▶ Task statement:
Which lines contain the word "code"? Return each of them as written.

▶ Material for this exercise:
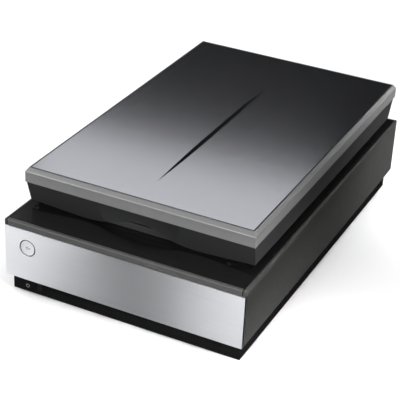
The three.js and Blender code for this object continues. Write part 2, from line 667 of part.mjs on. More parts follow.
// ---------- scanning carriage ----------
function carriage() {
  const y = carriageHomeY;
  const halfLength = CARRIAGE_LENGTH / 2;
  const wall = 3.5;
  const innerHalf = CARRIAGE_HALF_WIDTH - wall;
  const beltX = gearX - PULLEY_RADIUS - GAP - BELT_THICKNESS / 2;
  const bushRadius = ROD_RADIUS + GAP + BUSH_WALL;
  const blockHalf = bushRadius + 2.5;
  const armHalfLength = 14;
  const armBottom = RAIL_TOP + 7;
  const armThickness = 8;
  const clipHalfWidth = 3;
  const clipHalfLength = 8;
  const sliderHalf = RAIL_WIDTH / 2 - 1;
  const sliderHalfLength = 12;
  const shellBlock = box(-CARRIAGE_HALF_WIDTH, CARRIAGE_HALF_WIDTH, y - halfLength, y + halfLength,
    CARRIAGE_BOTTOM, CARRIAGE_TOP);
  const rodBlock = box(rodX - blockHalf, -CARRIAGE_HALF_WIDTH + 1, y - halfLength, y + halfLength,
    ROD_Z - blockHalf, ROD_Z + blockHalf);
  const railArm = box(CARRIAGE_HALF_WIDTH - 1, railX + RAIL_WIDTH / 2, y - armHalfLength,
    y + armHalfLength, armBottom, armBottom + armThickness);
  const clip = box(beltX - clipHalfWidth, beltX + clipHalfWidth, y - clipHalfLength,
    y + clipHalfLength, beltBottom - 1, ROD_Z - blockHalf + 1);
  const hollow = box(-innerHalf, innerHalf, y - halfLength + wall, y + halfLength - wall,
    CARRIAGE_BOTTOM + wall, CARRIAGE_TOP + 1);
  const rodBore = cylinderY(bushRadius + GAP, rodX, ROD_Z, y - halfLength - 1, y + halfLength + 1);
  const beltSlot = box(beltX - BELT_THICKNESS / 2 - GAP, beltX + BELT_THICKNESS / 2 + GAP,
    y - clipHalfLength - 1, y + clipHalfLength + 1, beltBottom - 2, beltBottom + BELT_HEIGHT + GAP);
  addPart('carriage_housing', 'inner_black',
    cut(join(shellBlock, rodBlock, railArm, clip), hollow, rodBore, beltSlot));
  const bushStarts = { front: y - halfLength, rear: y + halfLength - BUSH_LENGTH };
  for (const [name, start] of Object.entries(bushStarts)) {
    const sleeve = cylinderY(bushRadius, rodX, ROD_Z, start, start + BUSH_LENGTH);
    const bore = cylinderY(ROD_RADIUS + GAP, rodX, ROD_Z, start - 1, start + BUSH_LENGTH + 1);
    addPart(`carriage_bush_${name}`, 'gear_nylon', cut(sleeve, bore));
  }
  addPart('carriage_slider', 'gear_nylon',
    box(railX - sliderHalf, railX + sliderHalf, y - sliderHalfLength, y + sliderHalfLength,
      RAIL_TOP + GAP, armBottom - GAP));
  optics(y, innerHalf - GAP, CARRIAGE_BOTTOM + wall + GAP);
}

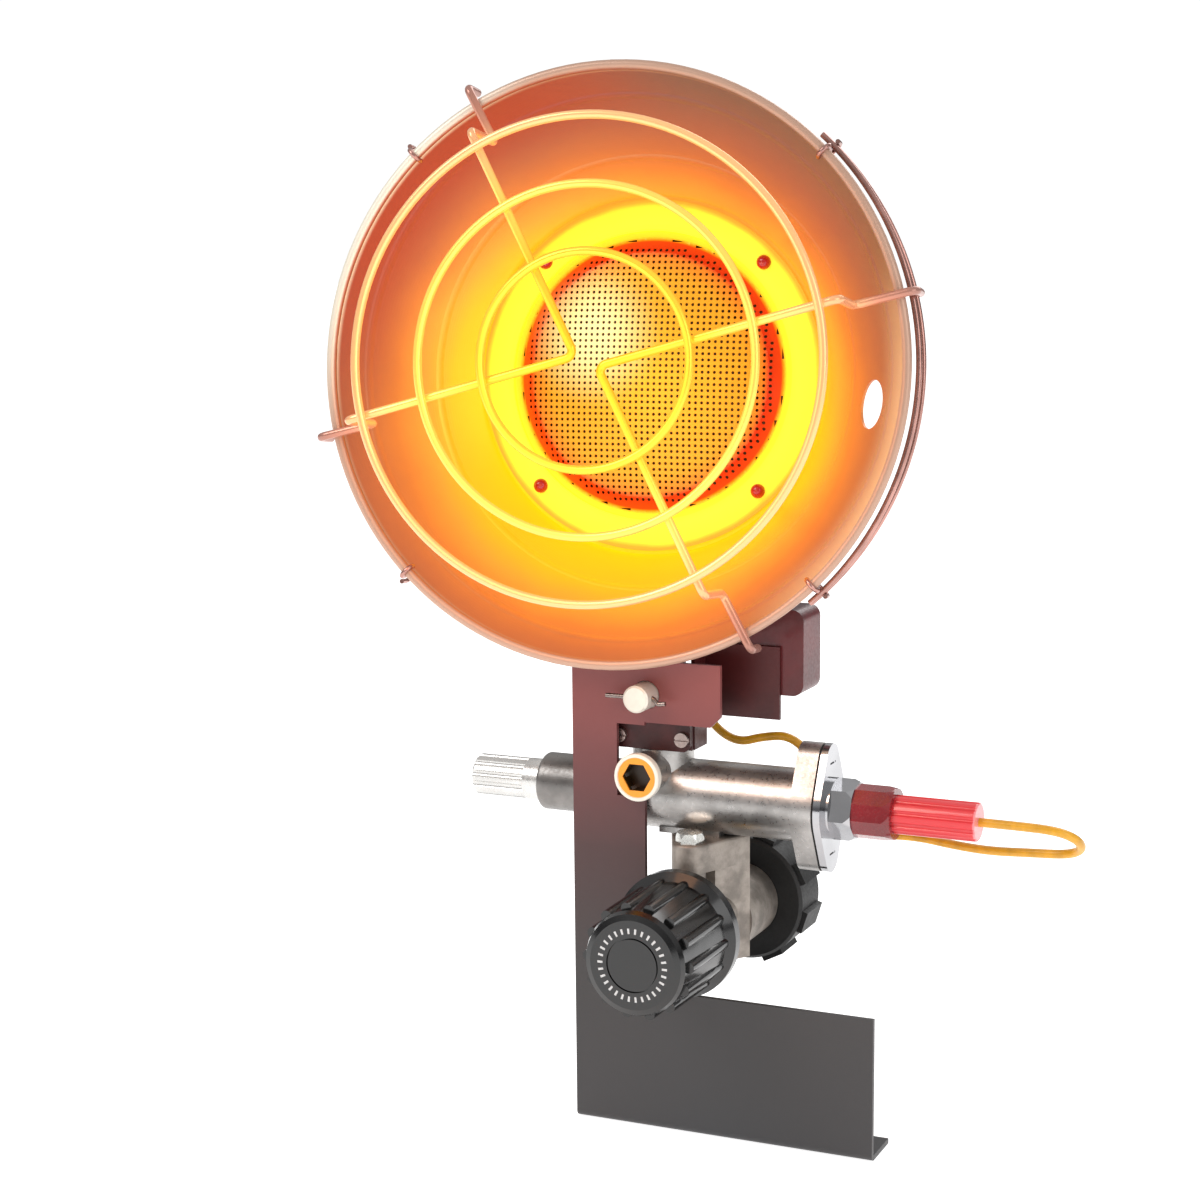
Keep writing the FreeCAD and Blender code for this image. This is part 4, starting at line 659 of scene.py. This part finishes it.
def makeBracketPaint(s):
    # satin paint, lit red by the dish from above; a finer orange peel in the bump
    material, shader, bsdf, place, wear = wornMaterial("bracketPaint", s["wearScale"])
    stain = shader.math("MULTIPLY_ADD", wear["Cloud"], s["stain"], -0.5 * s["stain"])
    height, = shader.millimetres(place, "Z")
    stained = shader.math("ADD", height, stain)
    shader.link(shader.ramp(stained, s["low"], s["high"], s["stops"]), bsdf["Base Color"])
    bsdf["Metallic"].default_value = s["metal"]
    shader.link(shader.toRange(wear["Grain"], 0.0, 1.0, s["smooth"], s["rough"]), bsdf["Roughness"])
    peel = shader.noise(place, s["peelScale"], s["peelDetail"])
    shader.link(shader.bump(peel, s["peel"]), bsdf["Normal"])
    return material


paint(makeBracketPaint(bracketLook), "support_bracket")

plugLook = {
    "centre": (-21.2, 60.0), "face": -77.0, "rimFrom": 7.5, "rimTo": 7.9, "socketFrom": 7.0, "socketTo": 6.6,
    "depthFrom": 0.6, "depthTo": 1.4, "orange": (1.0, 0.65, 0.18), "white": (0.98, 0.95, 0.9),
    "dark": (0.17, 0.1, 0.0), "wearScale": 80.0, "stain": 0.12, "metal": 0.1, "rough": 0.35,
}


def radiusAbout(shader, x, z, centre):
    # distance from an axis along Y through the centre
    return shader.hypotenuse(shader.math("SUBTRACT", x, centre[0]), shader.math("SUBTRACT", z, centre[1]))


def makePlugMaterial(s):
    # distance from the plug's axis gives the white rim; depth behind the face gives the socket its painted shade
    material, shader, bsdf, place, wear = wornMaterial("plugMetal", s["wearScale"])
    x, y, z = shader.millimetres(place, "X", "Y", "Z")
    radius = radiusAbout(shader, x, z, s["centre"])
    depth = shader.math("SUBTRACT", y, s["face"])
    rim = shader.step(radius, s["rimFrom"], s["rimTo"])
    color = shader.mix(rim, linear(s["orange"]), linear(s["white"]))
    # painted shade inside the recessed socket
    socket = shader.both(shader.step(radius, s["socketFrom"], s["socketTo"]),
                         shader.step(depth, s["depthFrom"], s["depthTo"]))
    color = shader.mix(socket, color, linear(s["dark"]))
    color = shader.mix(shader.both(wear["Cloud"], s["stain"]), color, linear(s["dark"]))
    shader.link(color, bsdf["Base Color"])
    bsdf["Metallic"].default_value = s["metal"]
    bsdf["Roughness"].default_value = s["rough"]
    return material


paint(makePlugMaterial(plugLook), "hex_plug")

connectorLook = {
    "red": (0.88, 0.19, 0.22), "dull": (0.75, 0.12, 0.15), "pink": (0.95, 0.55, 0.57), "endFrom": 105.2,
    "endTo": 105.8, "wearScale": 90.0, "stain": 0.3, "rough": 0.3, "coat": 0.4, "bump": 0.08,
}


def makeConnectorMaterial(s):
    # bright red barrel whose end face is a paler pink
    material, shader, bsdf, place, wear = wornMaterial("connectorPlastic", s["wearScale"])
    red = shader.mix(shader.both(wear["Cloud"], s["stain"]), linear(s["red"]), linear(s["dull"]))
    along, = shader.millimetres(place, "X")
    ending = shader.step(along, s["endFrom"], s["endTo"])
    shader.link(shader.mix(ending, red, linear(s["pink"])), bsdf["Base Color"])
    bsdf["Roughness"].default_value = s["rough"]
    bsdf["Coat Weight"].default_value = s["coat"]
    shader.link(shader.bump(wear["Grain"], s["bump"]), bsdf["Normal"])
    return material


paint(makeConnectorMaterial(connectorLook), "red_connector")

knobLook = {
    "centre": (-1.2, 3.5), "front": -125.0, "faceFrom": 0.6, "faceTo": 0.3, "ticks": 30.0, "whole": 100.5,
    "tickOuter": 0.17, "tickInner": 0.13, "from": 11.6, "to": 13.6, "soft": 0.2,
    "tone": (0.03, 0.03, 0.032), "dull": (0.02, 0.02, 0.02), "tick": (0.8, 0.8, 0.8),
    "wearScale": 60.0, "stain": 0.5, "rough": 0.22, "coat": 0.4, "coatRough": 0.1, "bump": 0.06,
}


def makeKnobMaterial(s):
    # gloss black with a ring of plain pale ticks: angle in turns times their count, plus whole so that it is
    # never below 0, then the fraction of that
    material, shader, bsdf, place, wear = wornMaterial("knobPlastic", s["wearScale"])
    x, y, z = shader.millimetres(place, "X", "Y", "Z")
    radius = radiusAbout(shader, x, z, s["centre"])
    right = shader.math("SUBTRACT", x, s["centre"][0])
    up = shader.math("SUBTRACT", z, s["centre"][1])
    turns = shader.math("DIVIDE", shader.math("ARCTAN2", up, right), 2.0 * math.pi)
    share = shader.math("FRACT", shader.math("MULTIPLY_ADD", turns, s["ticks"], s["whole"]))
    offset = shader.math("ABSOLUTE", shader.math("SUBTRACT", share, 0.5))
    stroke = shader.step(offset, s["tickOuter"], s["tickInner"])
    band = shader.both(shader.step(radius, s["from"], s["from"] + s["soft"]),
                       shader.step(radius, s["to"] + s["soft"], s["to"]))
    face = shader.step(y, s["front"] + s["faceFrom"], s["front"] + s["faceTo"])
    gloss = shader.mix(shader.both(wear["Cloud"], s["stain"]), linear(s["tone"]), linear(s["dull"]))
    mask = shader.both(shader.both(band, stroke), face)
    shader.link(shader.mix(mask, gloss, linear(s["tick"])), bsdf["Base Color"])
    bsdf["Roughness"].default_value = s["rough"]
    bsdf["Coat Weight"].default_value = s["coat"]
    bsdf["Coat Roughness"].default_value = s["coatRough"]
    shader.link(shader.bump(wear["Grain"], s["bump"]), bsdf["Normal"])
    return material


paint(makeKnobMaterial(knobLook), "control_knob")
print("stage special finishes")

# Plain pale floor and soft light
floorLook = {"level": -0.0817, "size": 40.0, "tone": (0.9, 0.9, 0.9), "light": 0.8, "rough": 0.8}
worldLook = {
    "strength": 0.8, "seen": (1.3, 1.3, 1.3, 1.0),
    "ramp": [
        (-1.0, (0.8, 0.8, 0.8)), (-0.1, (0.72, 0.72, 0.73)), (0.1, (0.45, 0.45, 0.46)), (0.35, (0.8, 0.8, 0.8)),
        (1.0, (0.95, 0.95, 0.95))],
}
lights = {
    "keyLight": {"place": (-0.9, -1.3, 1.5), "target": (0.0, -0.05, 0.1), "power": 13.0, "size": 0.9,
                 "color": (1.0, 1.0, 1.0)},
    "fillLight": {"place": (1.5, -0.7, 0.7), "target": (0.0, -0.05, 0.1), "power": 6.0, "size": 1.0,
                  "color": (1.0, 1.0, 1.0)},
    "backLight": {"place": (0.2, 1.4, 1.2), "target": (0.0, 0.0, 0.1), "power": 9.0, "size": 1.0,
                  "color": (1.0, 1.0, 1.0)},
    "dishGlow": {"place": (-0.03, -0.2, 0.205), "target": (-0.02, -0.05, 0.07), "power": 0.12, "size": 0.12,
                 "color": (1.0, 0.45, 0.2)},
}


def makeFloor(s):
    material = bpy.data.materials.new("floorPaper")
    material.use_nodes = True
    bsdf = material.node_tree.nodes["Principled BSDF"].inputs
    bsdf["Base Color"].default_value = linear(s["tone"])
    bsdf["Roughness"].default_value = s["rough"]
    bsdf["Emission Color"].default_value = white
    bsdf["Emission Strength"].default_value = s["light"]
    half = s["size"] / 2.0
    corners = [(-half, -half), (half, -half), (half, half), (-half, half)]
    floor = addMesh("floorSheet", [(x, y, s["level"]) for x, y in corners], [(0, 1, 2, 3)], material, smooth=False)


def makeWorld(s):
    # what the metal reflects is brighter above and has a darker band near the horizon; the camera sees white
    world = bpy.data.worlds.new("studio")
    world.use_nodes = True
    bpy.context.scene.world = world
    shader = Shader(world.node_tree)
    split = shader.add("ShaderNodeSeparateXYZ")
    shader.link(shader.add("ShaderNodeTexCoord").outputs["Generated"], split.inputs[0])
    color = shader.ramp(split.outputs[2], -1.0, 1.0, s["ramp"])
    seen = shader.add("ShaderNodeLightPath").outputs["Is Camera Ray"]
    back = shader.nodes["Background"].inputs
    shader.link(shader.mix(seen, color, s["seen"]), back["Color"])
    back["Strength"].default_value = s["strength"]


def makeLight(name, s):
    data = bpy.data.lights.new(name, "AREA")
    data.energy = s["power"]
    data.size = s["size"]
    data.color = s["color"]
    light = bpy.data.objects.new(name, data)
    light.location = s["place"]
    light.rotation_mode = "QUATERNION"
    light.rotation_quaternion = (Vector(s["target"]) - Vector(s["place"])).to_track_quat("-Z", "Y")
    bpy.context.scene.collection.objects.link(light)


makeFloor(floorLook)
makeWorld(worldLook)
for name, look in lights.items():
    makeLight(name, look)
bpy.context.scene.view_settings.view_transform = "Standard"
bpy.context.scene.view_settings.look = "None"
print("stage studio")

▶ Solution to the problem:
The three.js and Blender code for this object continues. Write part 2, from line 667 of part.mjs on. More parts follow.
Keep writing the FreeCAD and Blender code for this image. This is part 4, starting at line 659 of scene.py. This part finishes it.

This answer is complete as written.